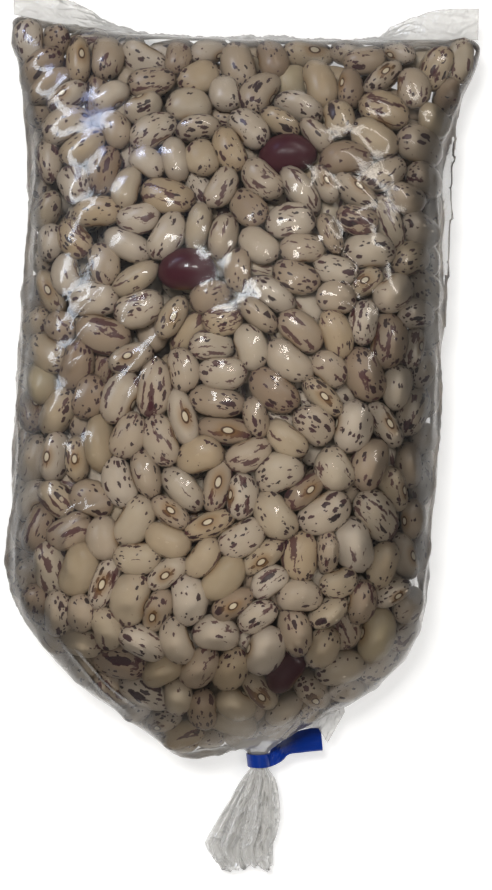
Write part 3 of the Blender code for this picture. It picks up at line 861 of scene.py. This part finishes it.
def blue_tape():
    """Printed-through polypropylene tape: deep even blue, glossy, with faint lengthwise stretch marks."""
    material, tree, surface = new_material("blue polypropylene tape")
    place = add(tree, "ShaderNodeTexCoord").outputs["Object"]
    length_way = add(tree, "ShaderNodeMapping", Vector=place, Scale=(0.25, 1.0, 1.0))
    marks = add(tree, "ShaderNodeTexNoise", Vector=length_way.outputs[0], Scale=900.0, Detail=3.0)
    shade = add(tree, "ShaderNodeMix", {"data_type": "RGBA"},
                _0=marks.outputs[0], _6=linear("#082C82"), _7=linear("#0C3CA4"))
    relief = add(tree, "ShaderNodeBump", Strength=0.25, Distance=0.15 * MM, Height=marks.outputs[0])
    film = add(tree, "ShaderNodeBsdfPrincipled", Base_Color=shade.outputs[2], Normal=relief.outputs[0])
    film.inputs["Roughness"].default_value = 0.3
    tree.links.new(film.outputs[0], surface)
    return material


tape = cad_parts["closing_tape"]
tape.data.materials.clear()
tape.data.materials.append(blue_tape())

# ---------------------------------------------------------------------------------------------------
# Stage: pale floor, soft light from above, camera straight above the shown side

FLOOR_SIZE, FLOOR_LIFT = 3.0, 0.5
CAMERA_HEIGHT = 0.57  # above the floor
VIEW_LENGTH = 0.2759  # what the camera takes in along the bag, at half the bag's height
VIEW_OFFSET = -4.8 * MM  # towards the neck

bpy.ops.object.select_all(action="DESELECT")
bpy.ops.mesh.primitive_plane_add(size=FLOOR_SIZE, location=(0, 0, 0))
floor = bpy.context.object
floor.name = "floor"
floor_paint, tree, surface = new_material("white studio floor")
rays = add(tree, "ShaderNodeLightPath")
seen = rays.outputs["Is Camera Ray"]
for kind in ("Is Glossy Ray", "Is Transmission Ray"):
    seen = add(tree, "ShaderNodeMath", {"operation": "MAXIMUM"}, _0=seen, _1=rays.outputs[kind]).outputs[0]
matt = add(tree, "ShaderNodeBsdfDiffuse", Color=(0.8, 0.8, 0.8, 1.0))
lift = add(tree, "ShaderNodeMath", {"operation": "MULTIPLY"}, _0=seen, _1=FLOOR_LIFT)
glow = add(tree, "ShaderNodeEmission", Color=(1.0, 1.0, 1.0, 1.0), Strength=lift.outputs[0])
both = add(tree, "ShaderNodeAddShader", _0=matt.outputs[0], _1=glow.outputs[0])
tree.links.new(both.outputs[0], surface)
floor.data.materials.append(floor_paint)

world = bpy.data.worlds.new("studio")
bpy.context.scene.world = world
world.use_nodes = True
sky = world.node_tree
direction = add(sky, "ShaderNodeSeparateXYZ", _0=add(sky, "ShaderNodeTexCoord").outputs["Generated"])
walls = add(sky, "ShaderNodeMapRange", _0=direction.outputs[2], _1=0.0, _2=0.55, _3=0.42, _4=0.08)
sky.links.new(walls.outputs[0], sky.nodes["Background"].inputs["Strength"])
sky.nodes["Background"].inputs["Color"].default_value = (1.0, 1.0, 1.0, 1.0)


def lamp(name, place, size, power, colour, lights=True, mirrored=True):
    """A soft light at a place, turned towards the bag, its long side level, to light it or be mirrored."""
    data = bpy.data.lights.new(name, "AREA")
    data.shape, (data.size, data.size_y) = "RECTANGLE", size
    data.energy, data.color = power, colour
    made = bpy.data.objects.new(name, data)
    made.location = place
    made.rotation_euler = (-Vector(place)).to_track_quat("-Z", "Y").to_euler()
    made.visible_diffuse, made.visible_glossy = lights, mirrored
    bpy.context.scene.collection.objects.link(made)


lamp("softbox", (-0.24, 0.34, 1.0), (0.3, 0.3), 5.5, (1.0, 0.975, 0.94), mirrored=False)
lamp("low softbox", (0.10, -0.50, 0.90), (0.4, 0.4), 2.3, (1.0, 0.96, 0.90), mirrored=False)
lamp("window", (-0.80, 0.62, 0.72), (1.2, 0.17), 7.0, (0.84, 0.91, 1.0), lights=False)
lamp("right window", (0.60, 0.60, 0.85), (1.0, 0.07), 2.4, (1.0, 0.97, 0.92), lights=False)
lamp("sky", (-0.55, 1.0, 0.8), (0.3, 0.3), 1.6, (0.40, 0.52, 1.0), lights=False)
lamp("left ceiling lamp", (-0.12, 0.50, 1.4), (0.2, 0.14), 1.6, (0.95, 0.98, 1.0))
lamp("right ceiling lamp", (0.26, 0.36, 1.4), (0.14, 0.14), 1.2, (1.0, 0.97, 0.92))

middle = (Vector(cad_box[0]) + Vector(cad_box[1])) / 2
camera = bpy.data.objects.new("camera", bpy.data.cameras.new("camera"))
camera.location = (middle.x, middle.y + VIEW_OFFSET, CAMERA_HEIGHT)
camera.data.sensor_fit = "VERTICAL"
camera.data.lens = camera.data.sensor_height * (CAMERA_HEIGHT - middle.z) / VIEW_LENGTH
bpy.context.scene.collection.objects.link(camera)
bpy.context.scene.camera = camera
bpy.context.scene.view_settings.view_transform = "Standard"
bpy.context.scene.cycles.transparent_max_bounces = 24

What you need to do
Print, please, the lines above from the very first through the one that holds "tape.data.materials.append(blue_tape())", both included, word for word and with nothing else.

Completed task
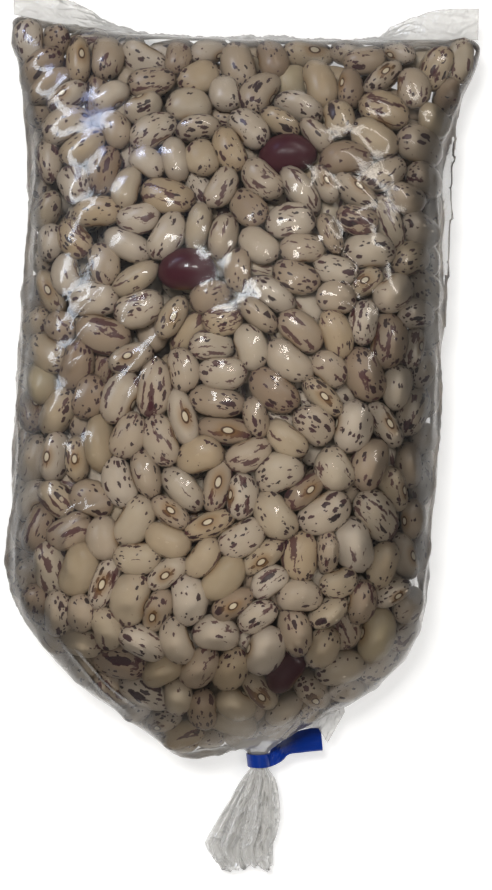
Write part 3 of the Blender code for this picture. It picks up at line 861 of scene.py. This part finishes it.
def blue_tape():
    """Printed-through polypropylene tape: deep even blue, glossy, with faint lengthwise stretch marks."""
    material, tree, surface = new_material("blue polypropylene tape")
    place = add(tree, "ShaderNodeTexCoord").outputs["Object"]
    length_way = add(tree, "ShaderNodeMapping", Vector=place, Scale=(0.25, 1.0, 1.0))
    marks = add(tree, "ShaderNodeTexNoise", Vector=length_way.outputs[0], Scale=900.0, Detail=3.0)
    shade = add(tree, "ShaderNodeMix", {"data_type": "RGBA"},
                _0=marks.outputs[0], _6=linear("#082C82"), _7=linear("#0C3CA4"))
    relief = add(tree, "ShaderNodeBump", Strength=0.25, Distance=0.15 * MM, Height=marks.outputs[0])
    film = add(tree, "ShaderNodeBsdfPrincipled", Base_Color=shade.outputs[2], Normal=relief.outputs[0])
    film.inputs["Roughness"].default_value = 0.3
    tree.links.new(film.outputs[0], surface)
    return material


tape = cad_parts["closing_tape"]
tape.data.materials.clear()
tape.data.materials.append(blue_tape())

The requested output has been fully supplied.